───── Records to process

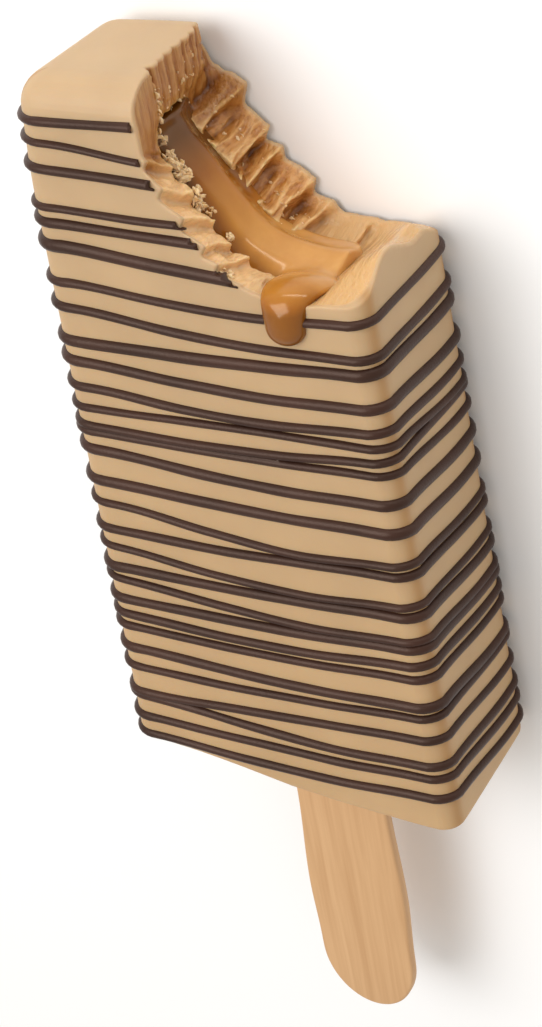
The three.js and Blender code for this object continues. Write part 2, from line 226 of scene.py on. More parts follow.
OVER_THE_BAR = (0, 0.02, 0.01)
IN_THE_BITE = (0, 0.06, 0.013)
make_light("key", (-0.24, 0.36, 0.7), OVER_THE_BAR, width=0.6, height=0.6, power=4.7)
make_light("low", (0.08, 0.58, 0.12), IN_THE_BITE, width=0.6, height=0.05, power=0.7)
make_sky(colour=(1.0, 0.965, 0.92), strength=0.66)
bpy.context.scene.view_settings.view_transform = "Standard"

# %% [markdown]
# ## The bite
#
# A bite is the print of the teeth in a frozen block: a wall beside the tip, a floor that curves down
# and out to the right side, and along both a row of tooth marks. It is described by three lines of
# stations, on the front rim, on the deepest line and on the back rim, with a smooth surface between
# them. A row of balls could cut the bite too, but every tooth would then leave the same round mark.

# %% Bite lines
FRONT_RIM = [(-5.5, 128), (-5.2, 115), (-4.8, 109), (-4.4, 105), (-2.6, 99.8), (0.9, 94.5),
             (3.6, 90.6), (8, 88), (14, 86.7), (18.5, 87.2), (22, 87.4), (25, 87.6), (40, 88.5)]
DEEP_LINE = [(-4.6, 128), (-4.8, 115), (-5.4, 109), (-7.4, 104), (-4.4, 99.5), (-1.5, 94.5),
             (1.6, 90.3), (6.2, 86.9), (13, 85.2), (18.5, 86.4), (22.3, 89.4), (25.2, 88.8), (40, 88)]
BACK_RIM = [(-8.5, 128), (-7.6, 114), (-6.9, 110.6), (-5.3, 107.2), (-2.9, 102), (-0.8, 97),
            (2.9, 93), (7, 88), (12, 86.2), (18, 86), (23, 85.4), (27.5, 84.6), (40, 83)]
LAST_STATION = len(FRONT_RIM) - 1
# A point outside the bitten corner, towards which the bite's surface is raised
HUB = Vector((60.0, 150.0))


def curve(p1, p2, m1, m2, t):
    """Point on a smooth curve between two points with a slope at each, at a share t of the way."""
    return ((2 * t**3 - 3 * t**2 + 1) * p1 + (t**3 - 2 * t**2 + t) * m1
            + (3 * t**2 - 2 * t**3) * p2 + (t**3 - t**2) * m2)


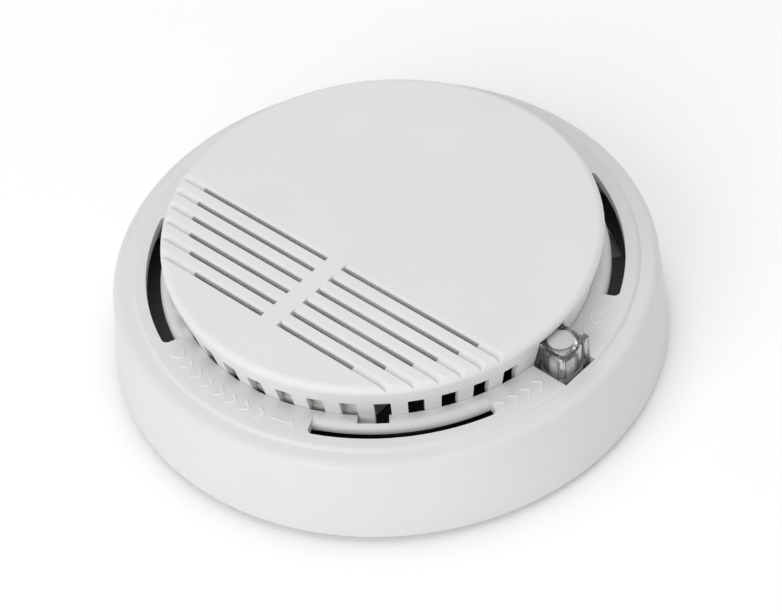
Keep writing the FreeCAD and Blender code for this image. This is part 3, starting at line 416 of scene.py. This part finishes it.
def combined(base, others):
    """One mesh made from a base by joining or cutting others, each given with its operation."""
    holders = []
    for index, bm in enumerate([base] + [other for other, operation in others]):
        bmesh.ops.recalc_face_normals(bm, faces=bm.faces)
        mesh = bpy.data.meshes.new(f"draft_{index}")
        bm.to_mesh(mesh)
        bm.free()
        holder = bpy.data.objects.new(f"draft_{index}", mesh)
        bpy.context.scene.collection.objects.link(holder)
        holders.append(holder)
    for holder, (other, operation) in zip(holders[1:], others):
        modifier = holders[0].modifiers.new(operation, "BOOLEAN")
        modifier.operation = operation
        modifier.solver = "EXACT"
        modifier.object = holder
    bpy.context.view_layer.update()
    finished = holders[0].evaluated_get(bpy.context.evaluated_depsgraph_get())
    result = bmesh.new()
    result.from_mesh(finished.to_mesh())
    finished.to_mesh_clear()
    bmesh.ops.remove_doubles(result, verts=result.verts, dist=1e-7)
    for holder in holders:
        mesh = holder.data
        bpy.data.objects.remove(holder)
        bpy.data.meshes.remove(mesh)
    return result


# ---------------------------------------------------------------- raised marks on the cover

MARK_HEIGHT = 0.15 * MM
MARK_SINK = 0.05 * MM
STROKE = 0.55 * MM


def add_stroke(bm, start, end, width):
    """A raised straight stroke on the cover with chamfered edges, between two flat points."""
    along = (Vector(end) - Vector(start)).normalized()
    across = Vector((-along.y, along.x)) * width / 2
    chamfer = 0.16 * MM
    levels = []
    for level, inset in ((PLATE - MARK_SINK, 0.0), (PLATE + MARK_HEIGHT * 0.45, 0.0),
                         (PLATE + MARK_HEIGHT, chamfer)):
        shorten = along * inset
        narrow = across * (1 - inset / (width / 2))
        corners = [Vector(start) + shorten - narrow, Vector(end) - shorten - narrow,
                   Vector(end) - shorten + narrow, Vector(start) + shorten + narrow]
        levels.append([bm.verts.new((corner.x, corner.y, level)) for corner in corners])
    for lower, upper in zip(levels, levels[1:]):
        for index in range(4):
            following = (index + 1) % 4
            bm.faces.new((lower[index], lower[following], upper[following], upper[index]))
    bm.faces.new(levels[-1])
    bm.faces.new(list(reversed(levels[0])))


def add_chevron(bm, radius, angle, size, forward):
    """Two strokes meeting at a point that leads in the direction of the turn."""
    spread = math.degrees(size * 0.62 / radius)
    tip = polar(radius, angle + forward * spread)
    for side in (-1, 1):
        add_stroke(bm, polar(radius + side * size / 2, angle), tip, STROKE)


def add_arc_line(bm, radius, start, end, width):
    """A raised line along a circle, as short straight strokes end to end."""
    steps = max(1, round(abs(end - start) / 2.5))
    stations = [start + (end - start) * step / steps for step in range(steps + 1)]
    for first, second in zip(stations, stations[1:]):
        add_stroke(bm, polar(radius, first), polar(radius, second), width)


def add_cover_marks():
    """Plain raised marks: chevrons and an arrow for the twist, chevrons by the button, and ticks."""
    middle = 44.0 * MM
    large, small = 2.5 * MM, 2.3 * MM
    line = 0.45 * MM
    button = math.degrees(BUTTON_ANGLE)
    bm = bmesh.new()
    for step in range(8):
        add_chevron(bm, middle, 206.5 + 4.0 * step, large, 1)
    add_arc_line(bm, middle, 238.5, 244.5, line)
    add_chevron(bm, middle, 243.2, 1.5 * MM, 1)
    for step in range(4):
        add_chevron(bm, middle, button - 20.5 + 3.6 * step, large, 1)
    for step in range(3):
        add_chevron(bm, middle - 0.9 * MM, button + 19.5 - 3.6 * step, small, -1)
    add_arc_line(bm, middle + 1.9 * MM, button + 10, button + 21, line)
    for step in range(10):
        angle = 127 + 3.0 * step
        length = (1.3 if step % 3 == 0 else 0.8) * MM
        add_stroke(bm, polar(middle - length, angle), polar(middle + length, angle), 0.4 * MM)
    # The marks use the lighter material, a painted highlight.
    marks = add_piece("cover_marks", bm, highlight_lit_marks, "housing", 20)


# ---------------------------------------------------------------- test button

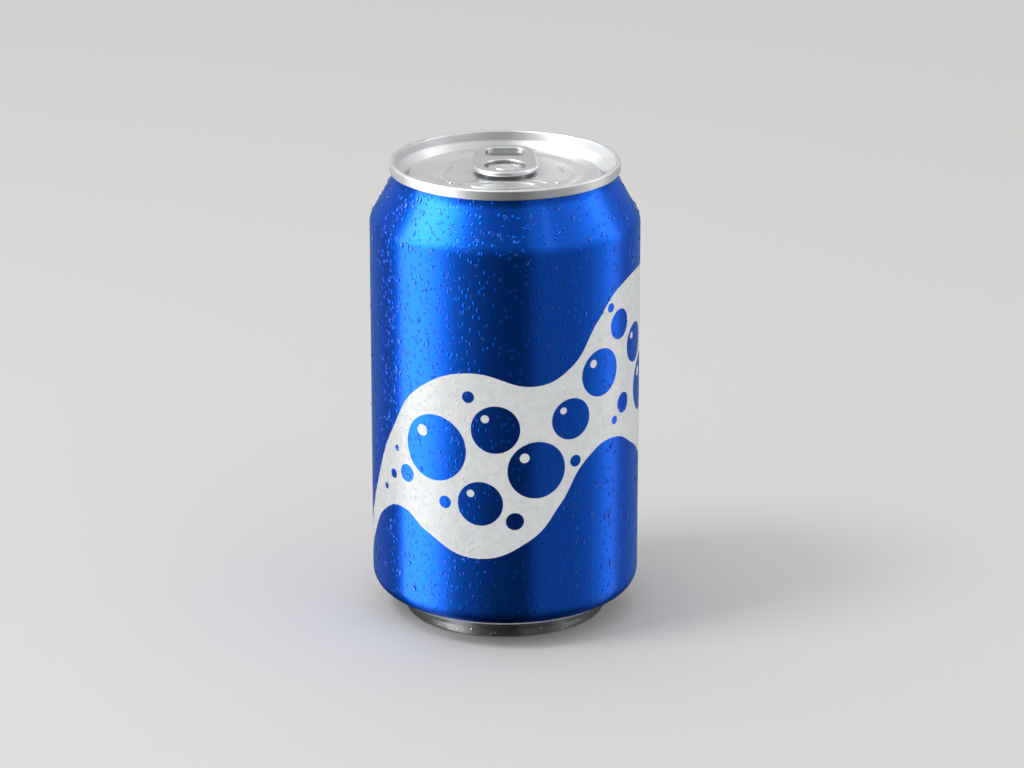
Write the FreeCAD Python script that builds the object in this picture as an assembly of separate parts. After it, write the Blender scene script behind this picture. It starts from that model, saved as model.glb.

──────────

Exercise aim: Nothing in the data may differ; print all of it exactly as written.

Solution:
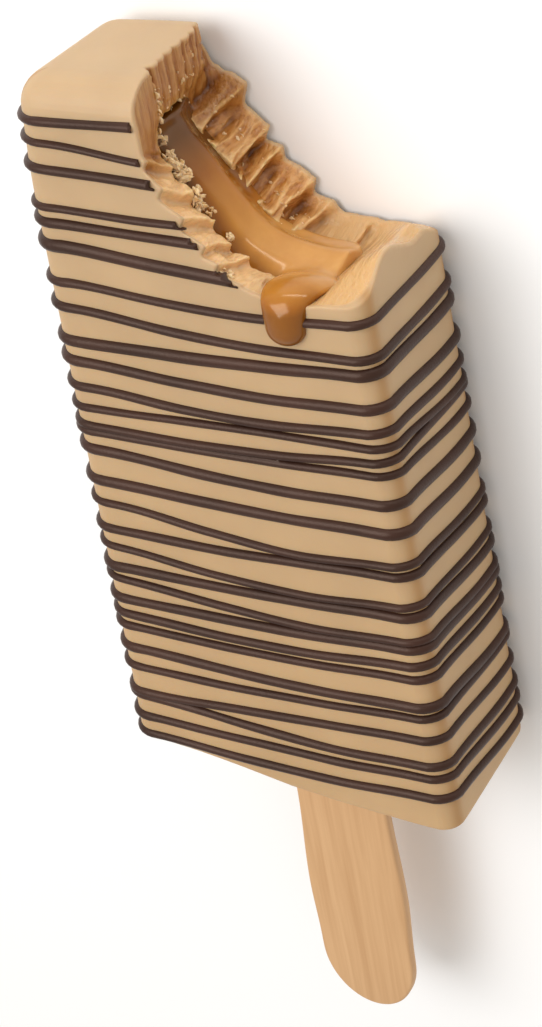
The three.js and Blender code for this object continues. Write part 2, from line 226 of scene.py on. More parts follow.
OVER_THE_BAR = (0, 0.02, 0.01)
IN_THE_BITE = (0, 0.06, 0.013)
make_light("key", (-0.24, 0.36, 0.7), OVER_THE_BAR, width=0.6, height=0.6, power=4.7)
make_light("low", (0.08, 0.58, 0.12), IN_THE_BITE, width=0.6, height=0.05, power=0.7)
make_sky(colour=(1.0, 0.965, 0.92), strength=0.66)
bpy.context.scene.view_settings.view_transform = "Standard"

# %% [markdown]
# ## The bite
#
# A bite is the print of the teeth in a frozen block: a wall beside the tip, a floor that curves down
# and out to the right side, and along both a row of tooth marks. It is described by three lines of
# stations, on the front rim, on the deepest line and on the back rim, with a smooth surface between
# them. A row of balls could cut the bite too, but every tooth would then leave the same round mark.

# %% Bite lines
FRONT_RIM = [(-5.5, 128), (-5.2, 115), (-4.8, 109), (-4.4, 105), (-2.6, 99.8), (0.9, 94.5),
             (3.6, 90.6), (8, 88), (14, 86.7), (18.5, 87.2), (22, 87.4), (25, 87.6), (40, 88.5)]
DEEP_LINE = [(-4.6, 128), (-4.8, 115), (-5.4, 109), (-7.4, 104), (-4.4, 99.5), (-1.5, 94.5),
             (1.6, 90.3), (6.2, 86.9), (13, 85.2), (18.5, 86.4), (22.3, 89.4), (25.2, 88.8), (40, 88)]
BACK_RIM = [(-8.5, 128), (-7.6, 114), (-6.9, 110.6), (-5.3, 107.2), (-2.9, 102), (-0.8, 97),
            (2.9, 93), (7, 88), (12, 86.2), (18, 86), (23, 85.4), (27.5, 84.6), (40, 83)]
LAST_STATION = len(FRONT_RIM) - 1
# A point outside the bitten corner, towards which the bite's surface is raised
HUB = Vector((60.0, 150.0))


def curve(p1, p2, m1, m2, t):
    """Point on a smooth curve between two points with a slope at each, at a share t of the way."""
    return ((2 * t**3 - 3 * t**2 + 1) * p1 + (t**3 - 2 * t**2 + t) * m1
            + (3 * t**2 - 2 * t**3) * p2 + (t**3 - t**2) * m2)


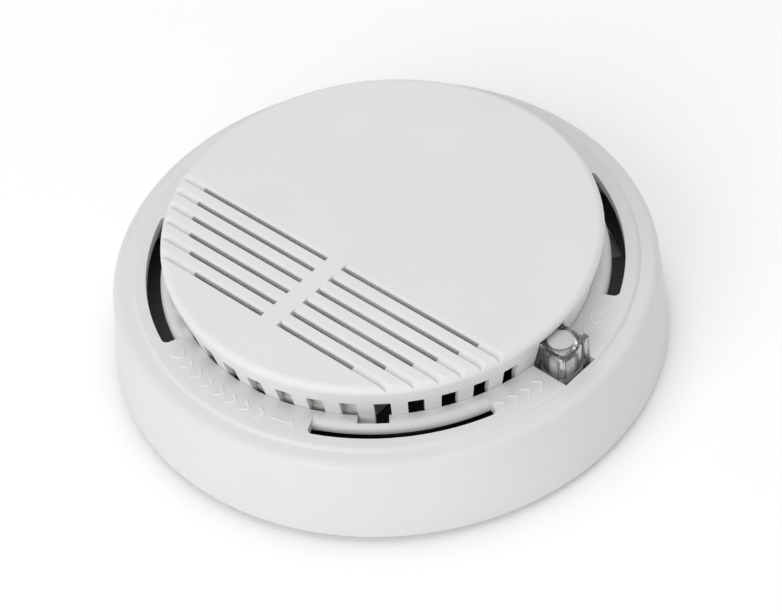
Keep writing the FreeCAD and Blender code for this image. This is part 3, starting at line 416 of scene.py. This part finishes it.
def combined(base, others):
    """One mesh made from a base by joining or cutting others, each given with its operation."""
    holders = []
    for index, bm in enumerate([base] + [other for other, operation in others]):
        bmesh.ops.recalc_face_normals(bm, faces=bm.faces)
        mesh = bpy.data.meshes.new(f"draft_{index}")
        bm.to_mesh(mesh)
        bm.free()
        holder = bpy.data.objects.new(f"draft_{index}", mesh)
        bpy.context.scene.collection.objects.link(holder)
        holders.append(holder)
    for holder, (other, operation) in zip(holders[1:], others):
        modifier = holders[0].modifiers.new(operation, "BOOLEAN")
        modifier.operation = operation
        modifier.solver = "EXACT"
        modifier.object = holder
    bpy.context.view_layer.update()
    finished = holders[0].evaluated_get(bpy.context.evaluated_depsgraph_get())
    result = bmesh.new()
    result.from_mesh(finished.to_mesh())
    finished.to_mesh_clear()
    bmesh.ops.remove_doubles(result, verts=result.verts, dist=1e-7)
    for holder in holders:
        mesh = holder.data
        bpy.data.objects.remove(holder)
        bpy.data.meshes.remove(mesh)
    return result


# ---------------------------------------------------------------- raised marks on the cover

MARK_HEIGHT = 0.15 * MM
MARK_SINK = 0.05 * MM
STROKE = 0.55 * MM


def add_stroke(bm, start, end, width):
    """A raised straight stroke on the cover with chamfered edges, between two flat points."""
    along = (Vector(end) - Vector(start)).normalized()
    across = Vector((-along.y, along.x)) * width / 2
    chamfer = 0.16 * MM
    levels = []
    for level, inset in ((PLATE - MARK_SINK, 0.0), (PLATE + MARK_HEIGHT * 0.45, 0.0),
                         (PLATE + MARK_HEIGHT, chamfer)):
        shorten = along * inset
        narrow = across * (1 - inset / (width / 2))
        corners = [Vector(start) + shorten - narrow, Vector(end) - shorten - narrow,
                   Vector(end) - shorten + narrow, Vector(start) + shorten + narrow]
        levels.append([bm.verts.new((corner.x, corner.y, level)) for corner in corners])
    for lower, upper in zip(levels, levels[1:]):
        for index in range(4):
            following = (index + 1) % 4
            bm.faces.new((lower[index], lower[following], upper[following], upper[index]))
    bm.faces.new(levels[-1])
    bm.faces.new(list(reversed(levels[0])))


def add_chevron(bm, radius, angle, size, forward):
    """Two strokes meeting at a point that leads in the direction of the turn."""
    spread = math.degrees(size * 0.62 / radius)
    tip = polar(radius, angle + forward * spread)
    for side in (-1, 1):
        add_stroke(bm, polar(radius + side * size / 2, angle), tip, STROKE)


def add_arc_line(bm, radius, start, end, width):
    """A raised line along a circle, as short straight strokes end to end."""
    steps = max(1, round(abs(end - start) / 2.5))
    stations = [start + (end - start) * step / steps for step in range(steps + 1)]
    for first, second in zip(stations, stations[1:]):
        add_stroke(bm, polar(radius, first), polar(radius, second), width)


def add_cover_marks():
    """Plain raised marks: chevrons and an arrow for the twist, chevrons by the button, and ticks."""
    middle = 44.0 * MM
    large, small = 2.5 * MM, 2.3 * MM
    line = 0.45 * MM
    button = math.degrees(BUTTON_ANGLE)
    bm = bmesh.new()
    for step in range(8):
        add_chevron(bm, middle, 206.5 + 4.0 * step, large, 1)
    add_arc_line(bm, middle, 238.5, 244.5, line)
    add_chevron(bm, middle, 243.2, 1.5 * MM, 1)
    for step in range(4):
        add_chevron(bm, middle, button - 20.5 + 3.6 * step, large, 1)
    for step in range(3):
        add_chevron(bm, middle - 0.9 * MM, button + 19.5 - 3.6 * step, small, -1)
    add_arc_line(bm, middle + 1.9 * MM, button + 10, button + 21, line)
    for step in range(10):
        angle = 127 + 3.0 * step
        length = (1.3 if step % 3 == 0 else 0.8) * MM
        add_stroke(bm, polar(middle - length, angle), polar(middle + length, angle), 0.4 * MM)
    # The marks use the lighter material, a painted highlight.
    marks = add_piece("cover_marks", bm, highlight_lit_marks, "housing", 20)


# ---------------------------------------------------------------- test button

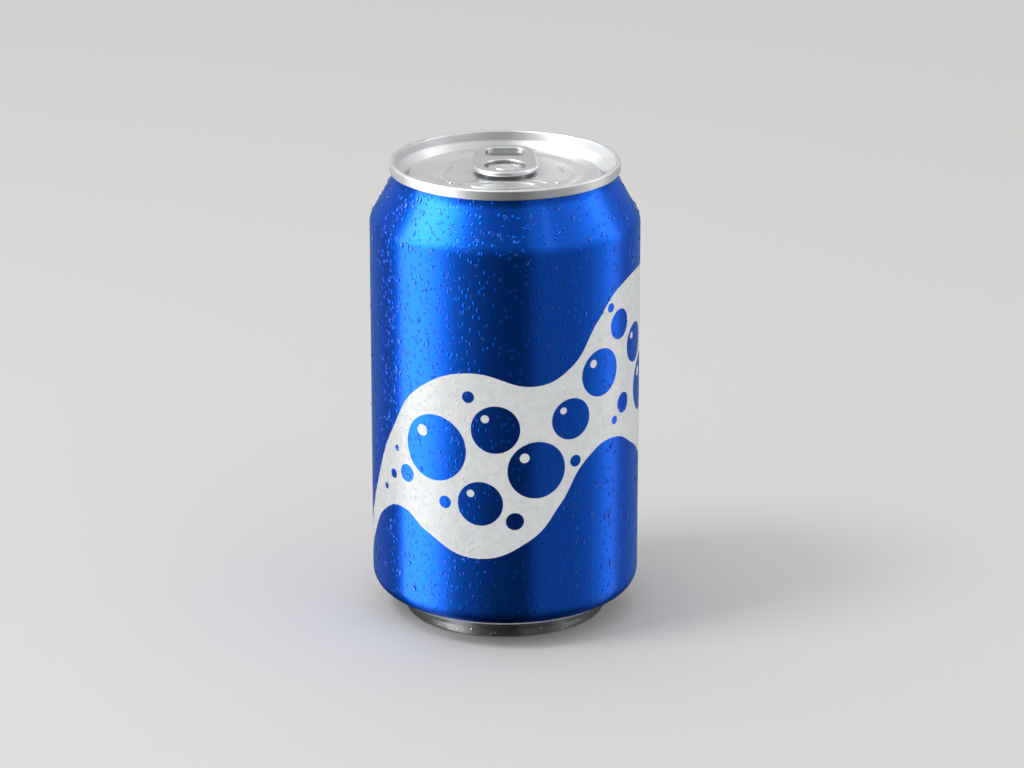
Write the FreeCAD Python script that builds the object in this picture as an assembly of separate parts. After it, write the Blender scene script behind this picture. It starts from that model, saved as model.glb.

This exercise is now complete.